The father of our subject, upon coming to Illinois brought with him about $1,000 in money and purchases 100 acres of land at $12 per acre. It had been but slightly improved, but by the exercise of diligence and economy the hardy pioneer succeeded in making a pleasant home for the family. He was rigidly opposed to slavery, and his house became a station of the underground railroad during the troublous times ensuing upon the agitation of that dismal question.
Before leaving Connecticut the father of our subject delayed his departure a few days in order to cast his ballot for James G. Birney, the first Anti-Slavery candidate for the Presidency. From 1840 to 1856 he voted with the Abolition party, and in the year last mentioned cast his ballot for John C. Fremont, the first candidate of the Republican party. In 1860 and 1864 he voted for Abraham Lincoln, and died on the 17th of February, 1865. He was a man outspoken in his views and strong in his adherence to what he believed to be right. In religious matters he was an active member of the Congregational Church. The wife and mother, Mrs. Permelia (Hopkins) Miller was of English ancestry and was born in Connecticut.
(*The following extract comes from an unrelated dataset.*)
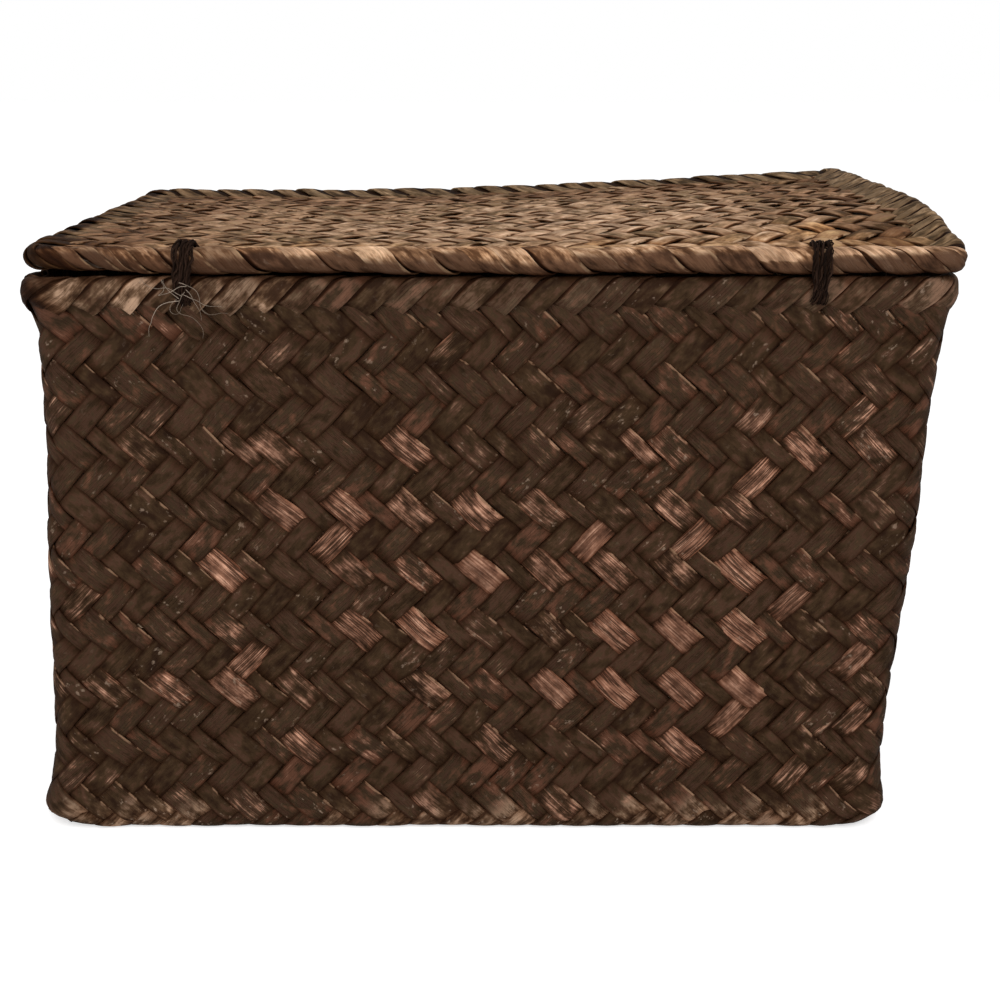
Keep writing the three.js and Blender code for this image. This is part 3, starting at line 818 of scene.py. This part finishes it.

The Hopkins family was represented in New England for several generations and many of them became widely and prominently known.
To the parents of our subject there were born seven children, five of whom lived to mature years. Margaret, the eldest daughter, married Solomon Richards, and died in Connecticut in 1857; Sarah became the wife of F. C. Bushway and died at Lincoln, this State, some years later; Abbie P. married Joseph Johnson and is living in Iowa; Helen P. was first married to George Ross, who died, and she then became the wife of J. E. Barrett; they are now living at Mt. Vernon, Iowa. The mother died at her home in Waverly, in March, 1883, at the age of eighty-three years.
The subject of this sketch was the only son of his parents, and was fourteen years old when they made the long journey from Connecticut to Illinois. They were in limited circumstances, and as young Miller was exceedingly anxious to obtain an education he worked hard, saved his money and realized at least a reasonable measure of his ambition. In 1849 he entered Illinois College, but on account of failing health was obliged, after a few months, to return home and recruit. In 1853 he entered the law school of Yale College, from which he was graduated in 1855. He practiced law at New Haven, Conn., until 1862, then returning to this State opened an office at Springfield. The Civil War, however, broke in upon his plans and expectations, as it did upon those of many others, and there being little call for the exercise of his talents in this direction, he returned home. His father being then about to build a dwelling, Henry M. obtained his first instruction in downright manual labor by digging the cellar of the contemplated structure. In 1863 he became interested in Osage orange for fencing purposes, and planted seeds in a considerable quantity, from which he realized, by the sale of plants the snug sum of $2,470. He was the first man to introduce this species of fencing from Texas into this State, and which has become very popular for this purpose.
After the death of his father our subject remained with his mother, looking after the homestead, practicing law to a certain extent, but giving the greater portion of his time to the farm of forty acres which he purchased, and which he has by degrees transformed into one of the finest fruit farms of this locality. He has a large orchard planted with 700 apple trees of one variety. In the meantime he has always interested himself in local affairs, holding the various offices, and was the first Mayor of Waverly.
Politically, Mr. Miller voted first, like his father before him, with the Abolition party, but after its abandonment affiliated with the Republicans until 1878. He subsequently advocated the doctrines of the National Greenback party, of which he has twice been a candidate for Congress. He is a rapid thinker, forcible and energetic in his conversation., and thoroughly well informed.
Mr. Miller was first married to Miss Ann M. Rowe, by whom he became the father of one child, a son, Charles H., who is now a publisher in Springfield, Mass. His second wife was Cynthia L. Hopkins, and of this marriage there were born two children, both of whom are living - Maggie L. and Walter E.